There and Back Again: Regulation of Stem Cell Homeostasis and Dedifferentiation in the Drosophila Male Germline by me31b

Abstract

Tissue-specific stem cells maintain tissue homeostasis by providing a continuous supply of differentiated cells throughout the life of organisms. However, even stem cells can be damaged or lost, leading to a tissue that cannot be properly replenished if stem cells are not replaced or recreated. One method of recreating stem cells is dedifferentiation, the process of a more differentiated/specialized cell reverting back to a stem cell identity. In some cases, dedifferentiation of differentiated/differentiating cells help maintain the stem cell pool beyond the lifetime of individual stem cells. Although dedifferentiation is important to maintain the stem cell population, it is also speculated to underlie tumorigenesis and several previous studies have identified dedifferentiated cells as the source of cancerous growths. Therefore, this process must be tightly controlled. Here, we show that a translational regulator me31B plays a critical role in preventing excess dedifferentiation in the Drosophila male germline: in the absence of me31B, spermatogonia (SGs) dedifferentiate into germline stem cells (GSCs) at a dramatically elevated frequency.

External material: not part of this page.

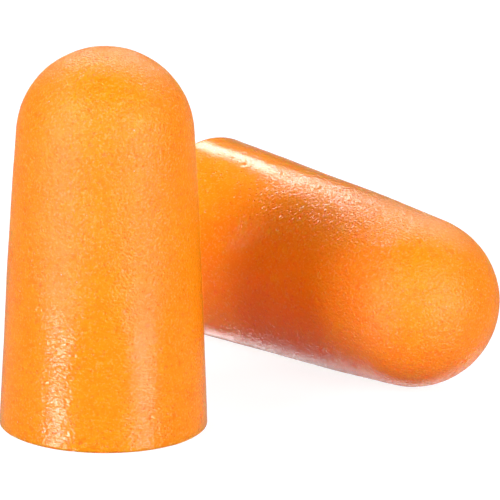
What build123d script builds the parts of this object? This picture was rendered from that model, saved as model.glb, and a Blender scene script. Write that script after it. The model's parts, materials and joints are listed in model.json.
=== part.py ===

Our results show that the excess dedifferentiation is likely due to misregulation of nos, a key regulator of germ cell identity and GSC maintenance, which is both necessary and sufficient for dedifferentiation. Moreover, our data also reveal new details about nos transcription and translational regulation, a pattern that likely contributes to the gradual rate of differentiation in the spermatogonia. Taken together, our data reveal a method in the testis to balance stem cell maintenance with differentiation: by negatively regulating dedifferentiation while maintaining a gradual pace for differentiation, a pool of differentiating germ cells stands ready for recall as germline stem cells.